In yesterday’s post, we discussed what grace is and how much of it we receive from our Heavenly Father. We ended the post with this:
Grace is not a blanket tolerance; it is not a display of weakness; it does not avoid speaking the truth even when it’s difficult; and it is not a onetime event. Grace does not ignore sin. Grace recognizes the full ugliness of sin, yet if offers undeserved pardon and blessing. And God expects us to be channels of His grace to others. We are not called to just bathe in grace; we are called to shower it upon others. Grace has not been fully experienced until it is fully expressed to others.
(From “Putting a Face on Grace: Living a Life Worth Passing On”): The Bible’s most zealous proponent of grace was the apostle Paul. He was so enamored with grace he always began and ended his New Testament letters with reference to it. Paul knew God had forgiven his sins, not because of Paul’s good works, but by God’s grace (Ephesians 2:8-9). Paul realized he was the chief of sinners, and everything God had done for him was a divine expression of grace (1 Corinthians 15:10). For Paul, grace was more than a theology; it was a motivating force of his entire life. God’s grace moved him to show kindness to those totally undeserving of it. Here’s an outline of truths about grace as we prepare to delve into the amazing realities of grace that applies to our lives.
- Grace is a gift of kindness given to someone who does not deserve it.
- Grace is not reciprocal. It goes one way.
- Grace is costly. Someone has to pay the price for grace.
- Grace looks at what people can become and seeks to help them reach their potential. Grace does not condemn those who have not yet arrived.
- Grace focuses on solutions, not problems.
- Grace leads to action.
- Grace is what motivates God to relate to us moment by moment with perfect love. God looks at us through eyes of grace. If He didn’t, we would have no hope.
- Grace is the lubricant that eases friction in any relationship.
- Grace expects the best but offers freedom to fail.
- Grace celebrates success and does not keep score of wrongs.
“How do we show grace to others? We look at them through the same grace lens God does. When we consider ourselves, our spouses, our kids, our parents, friends or fellow believers, we know no one has “arrived” yet. But that’s no reason to despair or to give up. God is at work. Just as God continues to apply His grace to people’s lives each day, so we must view the work of grace as a process. That means we don’t show grace only for a while or in spurts or mete it out as deserved. We open our lives up to become a conduit of God’s grace.” (From “Putting a Face on Grace: Living a Life Worth Passing On”)

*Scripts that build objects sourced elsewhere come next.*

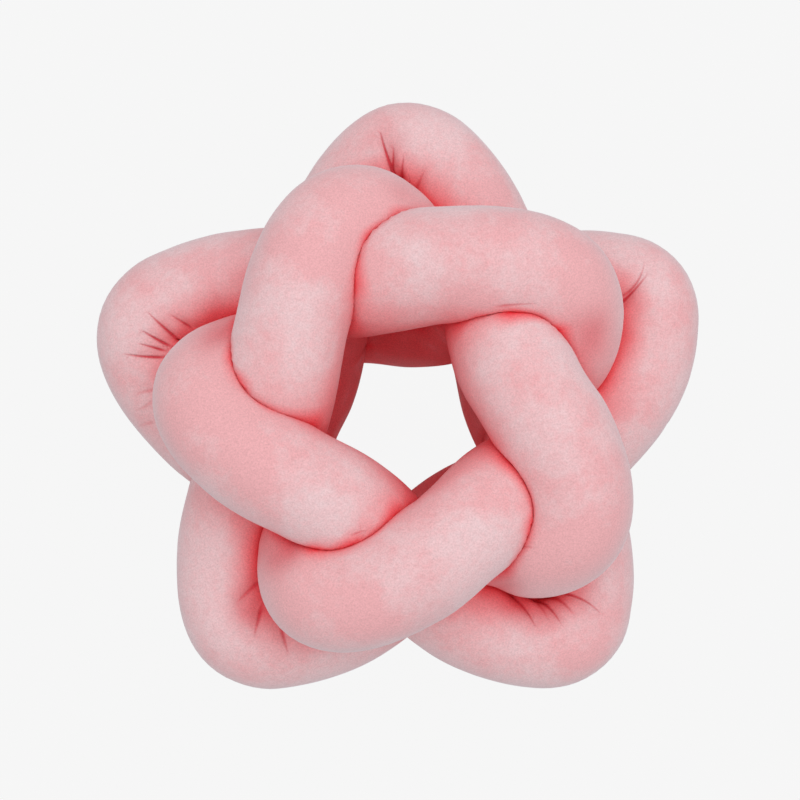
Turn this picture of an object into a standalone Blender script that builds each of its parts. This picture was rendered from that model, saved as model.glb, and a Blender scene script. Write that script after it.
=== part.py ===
"""Knot cushion: one long stuffed velvet tube tied in a thick five-pointed star with an open middle.

Metres, +Z up. The cushion lies on its back on z = 0, its weight flattening it a little where it touches.
The strand has no loose end. It makes five like passes, one to each point of the star. A pass rises
beside the opening, lies along the face, dives under the next pass, turns round a point of the star and
then does the same on the back, upside down. Where strands press on each other they flatten, and each
section swells elsewhere to keep its area.
"""

import math

import bpy
import numpy as np
from mathutils.bvhtree import BVHTree

TUBE_DIAMETER = 0.0670  # of the stuffed tube where nothing presses on it
FIRST_TURN = 162.0  # degrees from +X to where the first pass starts, beside the upper left point
PASS_TURN = 288.0  # degrees round the star that one pass goes, which is four fifths of the way
GAP = 0.0022  # left between strands that press on each other
EASE = 0.0003  # how far a face that still crosses another is drawn back at a time
MOST_EASES = 60
SETTLED = 0.004  # how far the back is flattened by the surface that it lies on
MOST_SWELL = 1.07  # how much wider than the tube a pressed section gets
PRESS_POWER = 9.0  # how crisply a strand turns from round to flat where it is pressed

SECTIONS_PER_STEP = 3  # along the strand, for each row of a pass
POINTS_PER_SECTION = 16

# The first half of a pass, from the middle level to the tip of its star point. The other half repeats it
# upside down. Each row: degrees on from the start of the pass, distance from the middle, height above
# the middle level.
HALF_PASS = (
    # turn, out, up
    (0.0, 0.0960, 0.000),
    (2.0, 0.0990, 0.026),
    (8.0, 0.1110, 0.047),
    (19.0, 0.1165, 0.062),
    (37.0, 0.0975, 0.073),
    (60.0, 0.0795, 0.073),
    (88.0, 0.0790, 0.055),
    (108.0, 0.0995, 0.024),
    (131.0, 0.1500, 0.006),
    (144.0, 0.1705, 0.000),
)

# How far each pass strays from the others, as the strand was pulled through by hand. At its rise and its
# star point: millimetres out from the middle and degrees round. On its run across the face: millimetres
# out. Where it dives: millimetres up. Full: how thick the tube is stuffed on that run.
STRAYS = (
    # rise, rise_turn, run, dive, point, point_turn, full
    (5.0, -2.5, -3.0, -8.0, 0.5, 0.5, 0.98),
    (4.5, 0.0, 4.0, 0.0, 0.5, -0.5, 1.00),
    (1.5, 2.5, 9.5, 0.0, 7.0, -1.0, 1.03),
    (5.5, 0.0, -5.5, 2.0, 3.0, 0.0, 1.02),
    (7.0, -5.5, 5.0, -10.0, 2.0, 8.0, 0.97),
)
STRAY_TURNS = (0.0, 16.0, 65.0, 110.0, 144.0, 190.0)  # where along a pass these strays are

VELVET = (0.80, 0.40, 0.43, 1.0)


def pass_rows():
    """All rows of one pass: the half pass, then the same turned over about the line out to its point."""
    back = [(PASS_TURN - turn, out, -up) for turn, out, up in HALF_PASS[-2:0:-1]]
    return list(HALF_PASS) + back


def route():
    """The strand's middle line, as the rows of all five passes one after another, and how full each is."""
    rows = []
    full = []
    for number, (rise, rise_turn, run, dive, point, point_turn, stuffed) in enumerate(STRAYS):
        start = FIRST_TURN + number * PASS_TURN
        for turn, out, up in pass_rows():
            out += 0.001 * np.interp(turn, STRAY_TURNS, (0.0, rise, run, run / 2, point, 0.0))
            full.append(np.interp(turn, STRAY_TURNS, (1.0, stuffed, stuffed, stuffed, 1.0, 1.0)))
            up += 0.001 * np.interp(turn, STRAY_TURNS, (0.0, 0.0, 0.0, dive, 0.0, 0.0))
            turn += np.interp(turn, STRAY_TURNS, (0.0, rise_turn, 0.0, 0.0, point_turn, 0.0))
            angle = math.radians(start + turn)
            rows.append((out * math.cos(angle), out * math.sin(angle), up))
    return np.array(rows), np.array(full)


def smooth_loop(rows, per_row):
    """Points on a smooth closed curve through the rows, per_row for each row, and its unit tangents."""
    count = len(rows)
    step = np.linalg.norm(np.roll(rows, -1, 0) - rows, axis=1) ** 0.5
    before = np.roll(step, 1)
    rise = (np.roll(rows, -1, 0) - rows) / step[:, None]
    system = np.zeros((count, count))
    for i in range(count):
        system[i, i - 1] = before[i]
        system[i, i] = 2.0 * (before[i] + step[i])
        system[i, (i + 1) % count] = step[i]
    bend = np.linalg.solve(system, 6.0 * (rise - np.roll(rise, 1, 0)))
    t = np.arange(per_row)[None, :, None] / per_row
    h = step[:, None, None]
    a, b = rows[:, None], np.roll(rows, -1, 0)[:, None]
    m, n = bend[:, None], np.roll(bend, -1, 0)[:, None]
    curve = (1 - t) * a + t * b + h * h / 6 * (((1 - t) ** 3 - (1 - t)) * m + (t**3 - t) * n)
    slope = (b - a) / h + h / 6 * ((1 - 3 * (1 - t) ** 2) * m + (3 * t**2 - 1) * n)
    slope = slope.reshape(-1, 3)
    return curve.reshape(-1, 3), slope / np.linalg.norm(slope, axis=1)[:, None]


def section_axes(tangents):
    """Two axes across the strand at each point, carried along it with no twist but what closes the loop."""
    count = len(tangents)
    side = np.cross(tangents[0], (0.0, 0.0, 1.0))
    side /= np.linalg.norm(side)
    sides = [side]
    for k in range(1, count + 1):
        side = side - tangents[k % count] * side.dot(tangents[k % count])
        side /= np.linalg.norm(side)
        sides.append(side)
    first, last = sides[0], sides.pop()
    twist = math.atan2(np.cross(first, last).dot(tangents[0]), first.dot(last))
    sides = np.array(sides)
    others = np.cross(tangents, sides)
    turn = (-twist * np.arange(count) / count)[:, None]
    return (
        sides * np.cos(turn) + others * np.sin(turn),
        others * np.cos(turn) - sides * np.sin(turn),
    )


def reach(centres, outward, gap):
    """How far each section can go along each of its outward directions before it meets another strand.

    A point belongs to the strand whose middle line is nearest, so strands meet half way between them.
    """
    length = np.linalg.norm(np.roll(centres, -1, 0) - centres, axis=1)
    along = np.concatenate([[0.0], np.cumsum(length)[:-1]])
    limits = np.full(outward.shape[:2], np.inf)
    for i in range(len(centres)):
        offset = centres - centres[i]
        distance = (offset**2).sum(1)
        apart = np.abs(along - along[i])
        apart = np.minimum(apart, length.sum() - apart)
        clear = gap * np.clip(apart / TUBE_DIAMETER - 0.9, 0.0, 1.0)
        near = (distance < (3.0 * TUBE_DIAMETER) ** 2) & (distance > 0)
        toward = outward[i] @ offset[near].T + clear[near]
        room = (distance[near] - clear[near] ** 2) / (2.0 * np.maximum(toward, 1e-6))
        limits[i] = room.min(1)
    return limits


def strand(centres, tangents, free, around, gap):
    """Rings of points round the strand, pressed where it meets itself and swollen to keep their area."""
    side, other = section_axes(tangents)
    angle = np.linspace(0.0, 2.0 * math.pi, around, endpoint=False)
    outward = (
        side[:, None] * np.cos(angle)[None, :, None] + other[:, None] * np.sin(angle)[None, :, None]
    )
    limits = reach(centres, outward, gap)
    radius = free
    for _ in range(12):
        pressed = (radius**-PRESS_POWER + limits**-PRESS_POWER) ** (-1.0 / PRESS_POWER)
        area = (pressed**2).mean(1, keepdims=True)
        radius = radius * (free / np.sqrt(area)) ** 0.7
        radius = np.minimum(radius, MOST_SWELL * free)
        radius = (np.roll(radius, 1, 0) + 2 * radius + np.roll(radius, -1, 0)) / 4
    return centres[:, None] + outward * pressed[:, :, None]


def settle(rings):
    """Sets the cushion down on z = 0, flat where it touches, with its outline centred on the origin."""
    rings = rings.copy()
    floor = rings[:, :, 2].min() + SETTLED
    rings[:, :, 2] = np.maximum(rings[:, :, 2], floor) - floor
    low, high = rings.min((0, 1)), rings.max((0, 1))
    rings[:, :, :2] -= ((low + high) / 2)[:2]
    return rings


def tube_faces(count, around):
    """The three-sided faces of a tube whose last ring joins its first."""
    here = np.arange(count * around).reshape(count, around)
    beside = np.roll(here, -1, 1)
    after = np.roll(here, -1, 0)
    across = np.roll(beside, -1, 0)
    halves = (here, beside, across), (here, across, after)
    return np.concatenate([np.stack(half, -1).reshape(-1, 3) for half in halves])


def crossing_points(vertices, faces):
    """The vertices of faces that cut through others they share no corner with."""
    tree = BVHTree.FromPolygons(vertices.tolist(), faces.tolist(), all_triangles=True)
    pairs = np.array(tree.overlap(tree), int).reshape(-1, 2)
    first, second = faces[pairs[:, 0]], faces[pairs[:, 1]]
    joined = (first[:, :, None] == second[:, None, :]).any((1, 2))
    return np.unique(first[~joined])


def ease_apart(rings, centres):
    """Draws crossing faces back towards the middle of their strand, a little at a time, until none cross."""
    faces = tube_faces(*rings.shape[:2])
    inward = centres[:, None] - rings
    inward = (inward / np.linalg.norm(inward, axis=2)[:, :, None]).reshape(-1, 3)
    vertices = rings.reshape(-1, 3).copy()
    for _ in range(MOST_EASES):
        crossing = crossing_points(vertices, faces)
        if not len(crossing):
            return vertices.reshape(rings.shape)
        vertices[crossing] += EASE * inward[crossing]
    raise RuntimeError("the strands still cross each other")


def clear_scene():
    for thing in list(bpy.data.objects):
        bpy.data.objects.remove(thing, do_unlink=True)


def velvet():
    material = bpy.data.materials.new("velvet")
    material.use_nodes = True
    shader = material.node_tree.nodes["Principled BSDF"]
    shader.inputs["Base Color"].default_value = VELVET
    shader.inputs["Roughness"].default_value = 0.9
    shader.inputs["Metallic"].default_value = 0.0
    return material


def knot_tube(collection):
    rows, full = route()
    centres, tangents = smooth_loop(rows, SECTIONS_PER_STEP)
    free = np.repeat(full, SECTIONS_PER_STEP)[:, None] * TUBE_DIAMETER / 2
    rings = strand(centres, tangents, free, POINTS_PER_SECTION, GAP)
    rings = settle(ease_apart(rings, centres))
    mesh = bpy.data.meshes.new("knot_tube")
    mesh.from_pydata(rings.reshape(-1, 3).tolist(), [], tube_faces(*rings.shape[:2]).tolist())
    mesh.materials.append(velvet())
    mesh.shade_smooth()
    tube = bpy.data.objects.new("knot_tube", mesh)
    collection.objects.link(tube)
    return tube


def main():
    clear_scene()
    collection = bpy.data.collections.new("knot_cushion")
    bpy.context.scene.collection.children.link(collection)
    knot_tube(collection)


if __name__ == "__main__":
    main()
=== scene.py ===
"""Knot cushion: a stuffed velvet tube tied in a thick five-pointed star, on a pale floor in soft light.

The tube's soft shape is built round the same route as the cushion's frame, in metres, +Z up, and its two
ends are joined out of sight, so it has no loose end.
"""

import math

import bpy
import numpy as np
from bpy.props import FloatProperty, FloatVectorProperty, IntProperty, PointerProperty
from bpy.types import Operator, Panel, PropertyGroup
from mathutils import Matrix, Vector, noise
from mathutils.bvhtree import BVHTree


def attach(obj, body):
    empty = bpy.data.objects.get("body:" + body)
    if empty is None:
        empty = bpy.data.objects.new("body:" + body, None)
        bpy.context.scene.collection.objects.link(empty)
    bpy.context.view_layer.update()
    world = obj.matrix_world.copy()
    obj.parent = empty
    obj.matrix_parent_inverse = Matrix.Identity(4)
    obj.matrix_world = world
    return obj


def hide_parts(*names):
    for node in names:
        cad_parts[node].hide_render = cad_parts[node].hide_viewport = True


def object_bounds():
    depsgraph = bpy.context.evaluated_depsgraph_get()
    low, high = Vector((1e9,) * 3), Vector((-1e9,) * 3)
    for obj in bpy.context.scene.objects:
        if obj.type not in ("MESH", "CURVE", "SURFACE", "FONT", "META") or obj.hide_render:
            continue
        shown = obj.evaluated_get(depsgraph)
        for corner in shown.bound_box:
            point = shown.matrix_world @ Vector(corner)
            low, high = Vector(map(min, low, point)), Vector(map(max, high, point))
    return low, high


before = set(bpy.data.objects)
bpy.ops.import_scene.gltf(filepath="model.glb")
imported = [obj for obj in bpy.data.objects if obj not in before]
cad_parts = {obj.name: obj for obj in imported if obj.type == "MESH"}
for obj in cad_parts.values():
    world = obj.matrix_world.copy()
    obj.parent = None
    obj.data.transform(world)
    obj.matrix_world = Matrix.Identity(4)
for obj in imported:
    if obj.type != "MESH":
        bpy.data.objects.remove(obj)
CAD_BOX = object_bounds()

bl_info = {
    "name": "Knot Cushion",
    "version": (1, 0, 0),
    "blender": (4, 5, 0),
    "location": "3D View > Sidebar > Cushion",
    "description": "Makes a star knot cushion from one stuffed velvet tube",
    "category": "Add Mesh",
}

TUBE_NODE = "knot_tube"

# ---------------------------------------------------------------- the strand's route through the knot

PASS_TURN = 288.0  # degrees round the star that one pass goes
FIRST_TURN = 162.0  # degrees from +X to where the first pass starts, beside the upper left point
ROUTE_DETAIL = 60  # points of the route for each row below

# The first half of a pass, from the middle level to the tip of its star point. The other half repeats it
# upside down. Each row: degrees on from the start of the pass, metres out from the middle, metres up.
HALF_PASS = (
    # turn, out, up
    (0.0, 0.0960, 0.000),
    (2.0, 0.0990, 0.026),
    (8.0, 0.1110, 0.047),
    (19.0, 0.1165, 0.062),
    (37.0, 0.0975, 0.073),
    (60.0, 0.0795, 0.073),
    (88.0, 0.0790, 0.055),
    (108.0, 0.0995, 0.024),
    (131.0, 0.1500, 0.006),
    (144.0, 0.1705, 0.000),
)

# How far each pass strays from the others, as the strand was pulled through by hand. At its rise and its
# star point: millimetres out from the middle and degrees round. On its run across the face: millimetres
# out. Where it dives: millimetres up. Full: how thick the tube is stuffed on that run.
STRAYS = (
    # rise, rise_turn, run, dive, point, point_turn, full
    (5.0, -2.5, -3.0, -8.0, 0.5, 0.5, 0.98),
    (4.5, 0.0, 4.0, 0.0, 0.5, -0.5, 1.00),
    (1.5, 2.5, 9.5, 0.0, 7.0, -1.0, 1.03),
    (5.5, 0.0, -5.5, 2.0, 3.0, 0.0, 1.02),
    (7.0, -5.5, 5.0, -10.0, 2.0, 8.0, 0.97),
)
STRAY_TURNS = (0.0, 16.0, 65.0, 110.0, 144.0, 190.0)  # where along a pass these strays are


def pass_rows():
    """All rows of one pass: the half pass, then the same turned over about the line out to its point."""
    back = [(PASS_TURN - turn, out, -up) for turn, out, up in HALF_PASS[-2:0:-1]]
    return list(HALF_PASS) + back


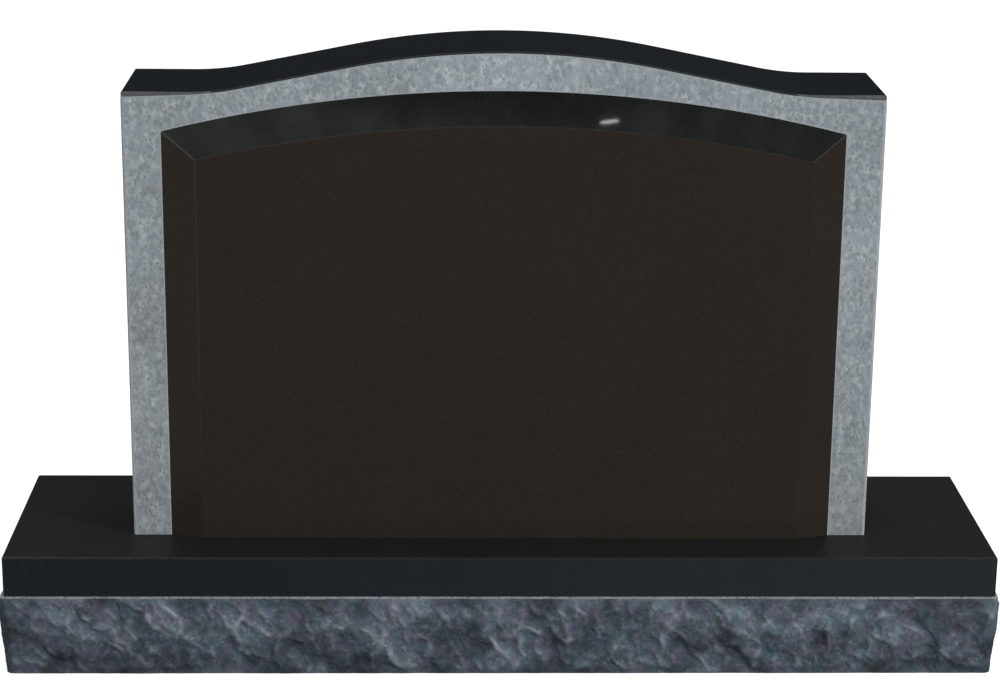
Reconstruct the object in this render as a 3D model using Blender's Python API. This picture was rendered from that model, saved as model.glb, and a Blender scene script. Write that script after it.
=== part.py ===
"""Serpentine granite monument: an upright tablet on a rock-pitched base.

Metres, +Z up. The origin is the middle of the base's underside, and the front,
with the raised panel, looks along -Y. Two stones make the monument: the base,
with a polished top and margin over rock-pitched sides, and the tablet, with a
frosted border round a raised, bevelled panel.
"""

import math
from typing import NamedTuple

import bmesh
import bpy
from mathutils import Vector, noise

INCH = 0.0254

# Base
BASE_WIDTH = 48 * INCH
BASE_DEPTH = 12 * INCH
BASE_HEIGHT = 6 * INCH
MARGIN_HEIGHT = 2 * INCH

# Rock-pitched sides: how far they stand out of the margin's face, and their upright corners
LEDGE_PROJECTION = 0.0035
SWELL_PROJECTION = 0.0045
FOOT_PROJECTION = 0.0005
LEDGE_DROP = 0.0015
CORNER_RADIUS = 0.016

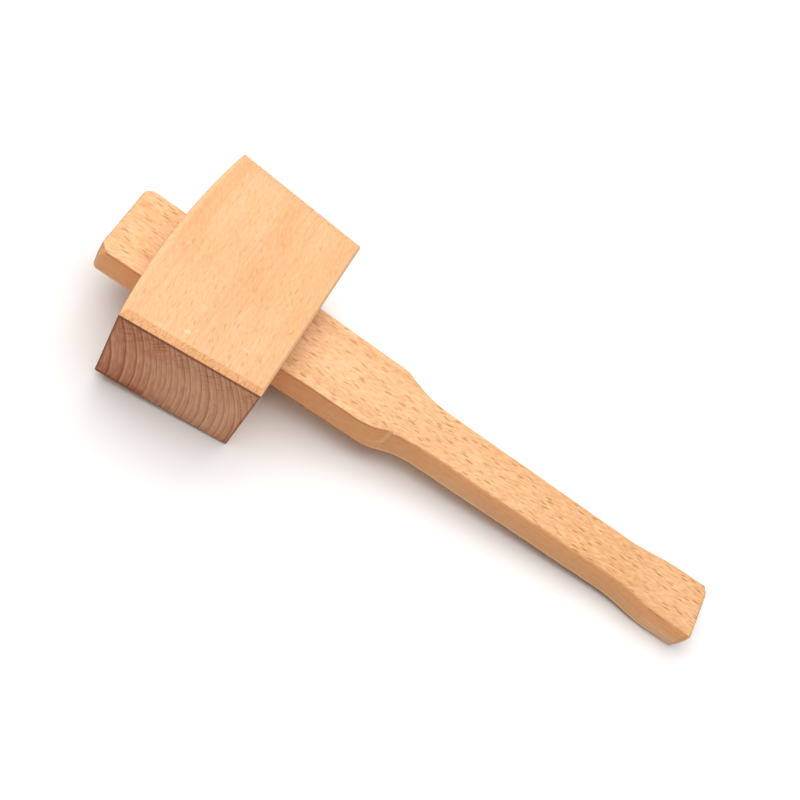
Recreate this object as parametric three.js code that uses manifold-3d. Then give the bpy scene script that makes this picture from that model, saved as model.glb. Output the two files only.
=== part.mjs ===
// A carpenter's wooden mallet: a solid block head on a tapered flat handle.
//
// The mallet lies on one side face of its head, as it does on a bench. Millimetres, +Z up.
// X runs along the handle, with +X towards the grip, so the crown of the head faces -X.
// Y is the direction of a blow. The two striking faces look along -Y and +Y.
// The origin is the middle of the head's lower side face, the face that it rests on.
//
// The handle is widest at the stub that stands out of the crown and narrows towards the
// grip, and the mortise has the same taper. The handle goes in through the crown, and a
// swing only wedges the head tighter. Nothing else holds the two pieces together.

import * as THREE from "three";
import { mergeVertices } from "three/addons/utils/BufferGeometryUtils.js";
import Module from "manifold-3d";

const wasm = await Module();
wasm.setup();

// ---------------------------------------------------------------- driving dimensions

const HEAD_THICKNESS = 60; // Z, from side face to side face
const HEAD_HEIGHT = 70; // X, from the throat to the corners of the crown
const CROWN_LENGTH = 110; // Y, between the striking faces at the crown
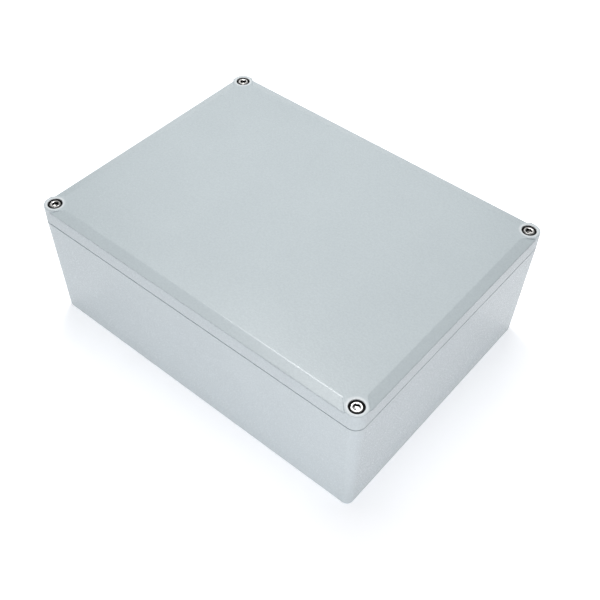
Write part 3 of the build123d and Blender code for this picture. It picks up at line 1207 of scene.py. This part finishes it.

As stated previously, grace is not a blanket tolerance, and never involves condoning sin. Grace never compromises truth or righteousness. Jesus forgave the woman caught in adultery but He also commanded her to “sin no more” (John 8:11). Genuine grace always draws people toward Christ and His righteousness. A loving, graceful response to sin sometimes means caring enough to say the hard thing that may help people understand the consequence of their sin (Proverbs 27:5-6). Jesus claimed the world would recognize His genuine disciples because of their love for one another (John 13:35). Loving one another involves showing grace. 1 Corinthians 13 shows us how.
In my application, I must confess that too often I wear my heart on my sleeve, and during these times I’m easily hurt or angered, or both. There are people in my life that I deeply love, but with whom relationship is not easy. What I’m learning is that when I do something for someone, I need to give it as a gift from the heart, without any expectations. Once I give something (a thing, an action, words of love and grace), it’s no longer mine to fret over. Along with the gift, I need to give grace. Could it be that in giving grace to others, I’m also giving grace to myself to not be perfect? To not always say the right thing, make the best dinner, give the perfect gift? And could it also be that when I’m giving up control and replacing it with grace, that instead of striving to be “enough” (which I always believe I fail at miserably), I can find that God is enough, and I don’t have to be? And if I’m keeping my focus on God and not myself, won’t I be better able to see others (and myself) through God’s eyes of grace? Grace looks at what people can become and seeks to help them reach their potential. Grace does not condemn those who have not yet arrived. I’ve certainly “not arrived”, but I am seeking God’s purpose and His grace – and I aim to seek opportunities to pass it on.